The Kumaraswamy density distribution is given by:
$$ f(y;\alpha,\beta) = \alpha\beta y^{(\alpha-1)}(1-y^{\beta-1})$$
We know that a exponential family has the follow format:
$$f(x) = exp{\left(\frac{\theta x- b(\theta)}{a(\phi)} + c(x,\theta)\right)}$$
1) First step is take log of all terms in the equation: $$ln(f(y;\alpha,\beta)) = \left( ln(\alpha) + ln(\beta) + (\alpha - 1) ln(y) + (\beta -1 ) ln(1-y^{\alpha}) \right) $$
2) Second step is take the exponential of the terms:
$$f(y;\alpha,\beta) = exp{\left( ln(\alpha) + ln(\beta) + (\alpha - 1) ln(y) + (\beta -1 )ln(1-y^{\alpha}) \right)}$$
Then, when I expand the equation: $$f(y;\alpha,\beta) = exp{\left( ln(\alpha) + ln(\beta) + \alpha ln(y) - ln(y) + \beta ln(1-y^{\alpha}) - ln(1-y^{\alpha}) \right)}$$
Forward I don't know to adjust the terms to find the exponential family.
Somebody can help me?
Thank you!
I hate to break it to you, but it isn't part of the exponential family.
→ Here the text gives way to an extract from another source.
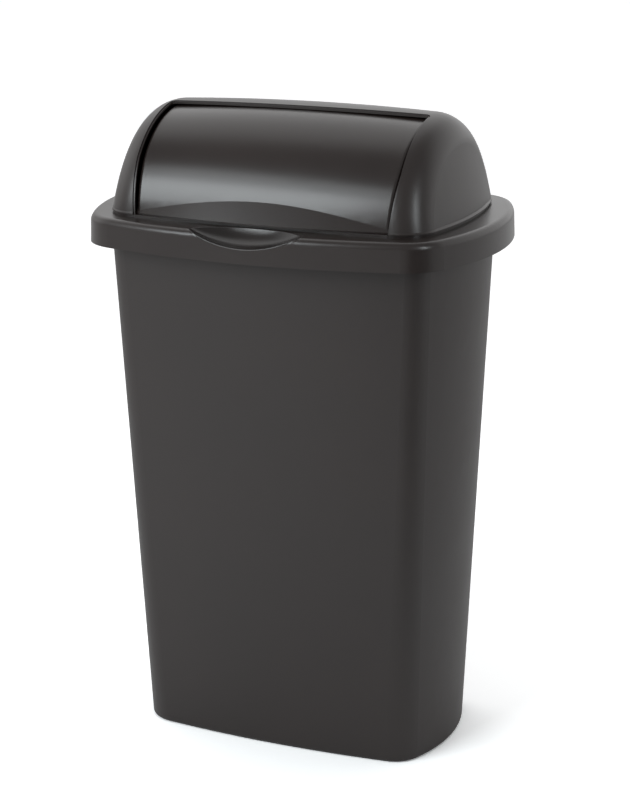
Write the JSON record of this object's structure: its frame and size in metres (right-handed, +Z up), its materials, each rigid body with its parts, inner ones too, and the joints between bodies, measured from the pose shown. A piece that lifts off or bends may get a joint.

Typo in q: should be $(1-y^\alpha)^{\beta-1}$ in the PDF.
$\ln f(y; \alpha, \beta) = \ln \alpha + \ln \beta + (\alpha-1)\ln y - (\beta-1)\ln(1-y^{\alpha}) $
The final term has $y, \alpha , \beta$ in it, while not being a linear function of $y$, so it can't be said to be of the form $\frac{\theta y}{a(\phi)}$